■ Exercise materials ■
___

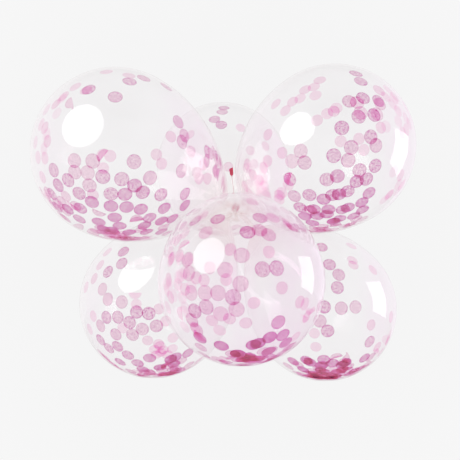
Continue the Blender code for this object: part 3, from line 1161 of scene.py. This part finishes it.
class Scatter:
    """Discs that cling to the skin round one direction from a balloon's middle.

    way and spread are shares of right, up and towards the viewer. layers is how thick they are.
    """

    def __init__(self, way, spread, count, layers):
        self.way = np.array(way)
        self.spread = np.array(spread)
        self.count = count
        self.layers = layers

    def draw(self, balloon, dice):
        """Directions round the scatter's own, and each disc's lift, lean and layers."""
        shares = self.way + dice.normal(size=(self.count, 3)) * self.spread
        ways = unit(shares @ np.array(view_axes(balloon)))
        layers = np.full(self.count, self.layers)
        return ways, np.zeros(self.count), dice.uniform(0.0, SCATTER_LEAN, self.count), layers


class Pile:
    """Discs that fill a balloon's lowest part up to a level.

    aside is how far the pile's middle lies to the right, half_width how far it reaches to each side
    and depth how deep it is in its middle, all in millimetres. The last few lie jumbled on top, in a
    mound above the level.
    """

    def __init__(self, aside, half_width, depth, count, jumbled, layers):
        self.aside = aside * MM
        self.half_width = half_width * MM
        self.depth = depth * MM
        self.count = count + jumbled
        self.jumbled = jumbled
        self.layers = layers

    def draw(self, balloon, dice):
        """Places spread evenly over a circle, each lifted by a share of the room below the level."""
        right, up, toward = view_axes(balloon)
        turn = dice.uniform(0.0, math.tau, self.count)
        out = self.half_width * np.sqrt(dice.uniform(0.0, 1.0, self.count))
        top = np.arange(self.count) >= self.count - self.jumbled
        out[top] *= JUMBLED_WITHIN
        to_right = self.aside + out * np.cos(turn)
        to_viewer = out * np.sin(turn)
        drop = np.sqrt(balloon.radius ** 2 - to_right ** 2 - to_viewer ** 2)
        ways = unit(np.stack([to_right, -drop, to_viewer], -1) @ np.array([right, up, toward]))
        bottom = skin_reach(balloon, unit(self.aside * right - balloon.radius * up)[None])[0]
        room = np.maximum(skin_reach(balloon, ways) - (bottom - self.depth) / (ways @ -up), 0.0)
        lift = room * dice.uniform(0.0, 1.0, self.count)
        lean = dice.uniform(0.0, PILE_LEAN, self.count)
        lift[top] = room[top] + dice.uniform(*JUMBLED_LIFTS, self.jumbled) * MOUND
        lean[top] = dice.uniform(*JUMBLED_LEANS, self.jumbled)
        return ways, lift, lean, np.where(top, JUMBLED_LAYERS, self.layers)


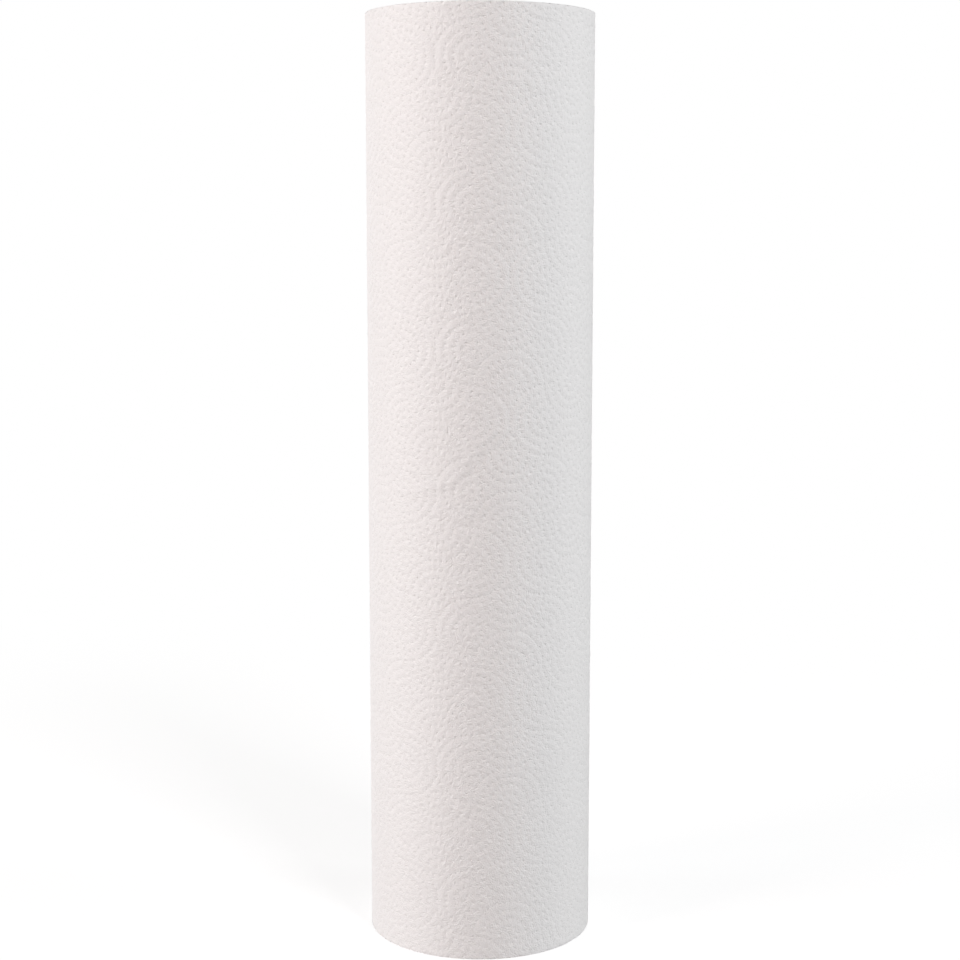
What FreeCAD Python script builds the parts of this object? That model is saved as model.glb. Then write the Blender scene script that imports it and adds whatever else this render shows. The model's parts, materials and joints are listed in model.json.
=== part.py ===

___

■ What to produce ■
Print the records above in full, exactly.

■ Complete answer ■
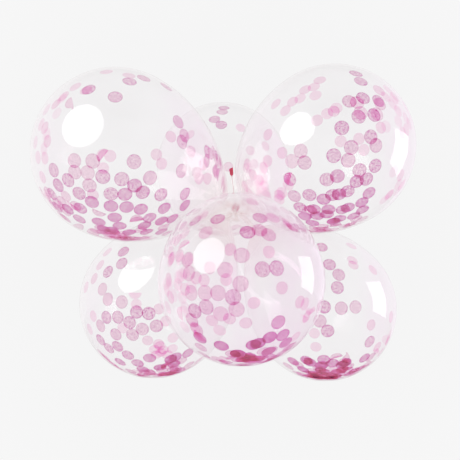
Continue the Blender code for this object: part 3, from line 1161 of scene.py. This part finishes it.
class Scatter:
    """Discs that cling to the skin round one direction from a balloon's middle.

    way and spread are shares of right, up and towards the viewer. layers is how thick they are.
    """

    def __init__(self, way, spread, count, layers):
        self.way = np.array(way)
        self.spread = np.array(spread)
        self.count = count
        self.layers = layers

    def draw(self, balloon, dice):
        """Directions round the scatter's own, and each disc's lift, lean and layers."""
        shares = self.way + dice.normal(size=(self.count, 3)) * self.spread
        ways = unit(shares @ np.array(view_axes(balloon)))
        layers = np.full(self.count, self.layers)
        return ways, np.zeros(self.count), dice.uniform(0.0, SCATTER_LEAN, self.count), layers


class Pile:
    """Discs that fill a balloon's lowest part up to a level.

    aside is how far the pile's middle lies to the right, half_width how far it reaches to each side
    and depth how deep it is in its middle, all in millimetres. The last few lie jumbled on top, in a
    mound above the level.
    """

    def __init__(self, aside, half_width, depth, count, jumbled, layers):
        self.aside = aside * MM
        self.half_width = half_width * MM
        self.depth = depth * MM
        self.count = count + jumbled
        self.jumbled = jumbled
        self.layers = layers

    def draw(self, balloon, dice):
        """Places spread evenly over a circle, each lifted by a share of the room below the level."""
        right, up, toward = view_axes(balloon)
        turn = dice.uniform(0.0, math.tau, self.count)
        out = self.half_width * np.sqrt(dice.uniform(0.0, 1.0, self.count))
        top = np.arange(self.count) >= self.count - self.jumbled
        out[top] *= JUMBLED_WITHIN
        to_right = self.aside + out * np.cos(turn)
        to_viewer = out * np.sin(turn)
        drop = np.sqrt(balloon.radius ** 2 - to_right ** 2 - to_viewer ** 2)
        ways = unit(np.stack([to_right, -drop, to_viewer], -1) @ np.array([right, up, toward]))
        bottom = skin_reach(balloon, unit(self.aside * right - balloon.radius * up)[None])[0]
        room = np.maximum(skin_reach(balloon, ways) - (bottom - self.depth) / (ways @ -up), 0.0)
        lift = room * dice.uniform(0.0, 1.0, self.count)
        lean = dice.uniform(0.0, PILE_LEAN, self.count)
        lift[top] = room[top] + dice.uniform(*JUMBLED_LIFTS, self.jumbled) * MOUND
        lean[top] = dice.uniform(*JUMBLED_LEANS, self.jumbled)
        return ways, lift, lean, np.where(top, JUMBLED_LAYERS, self.layers)


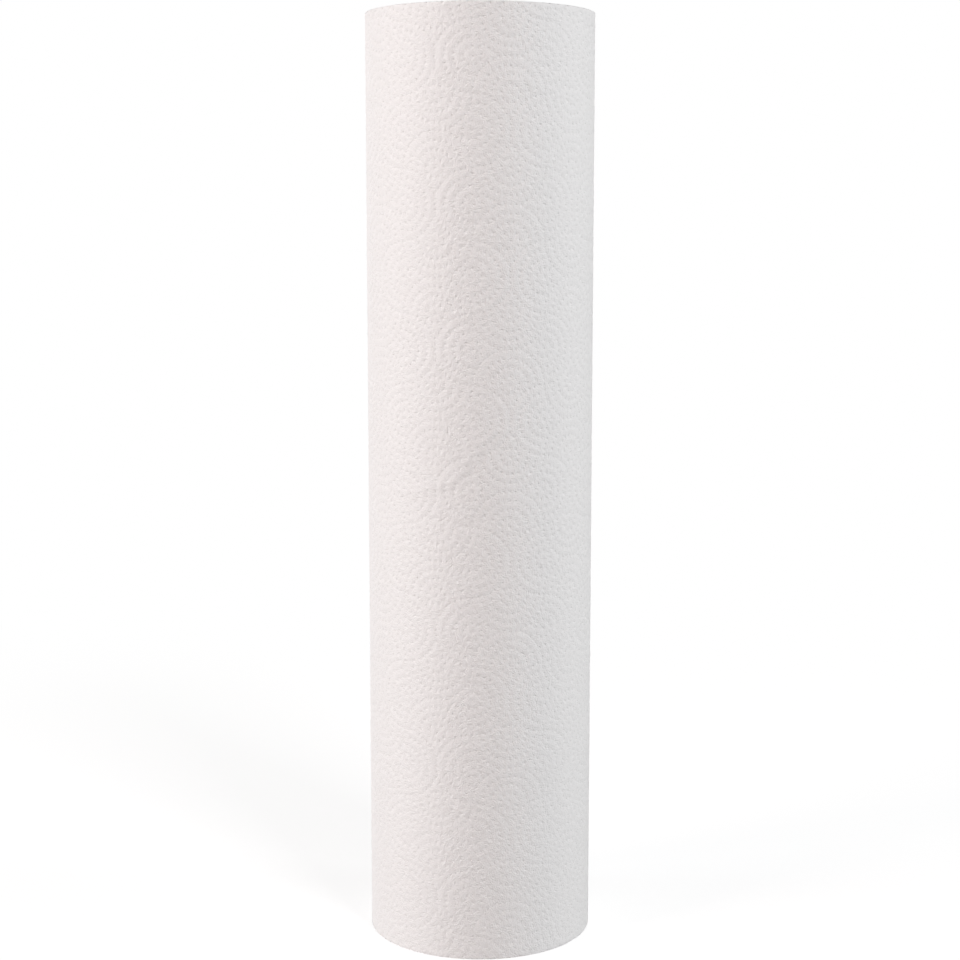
What FreeCAD Python script builds the parts of this object? That model is saved as model.glb. Then write the Blender scene script that imports it and adds whatever else this render shows. The model's parts, materials and joints are listed in model.json.
=== part.py ===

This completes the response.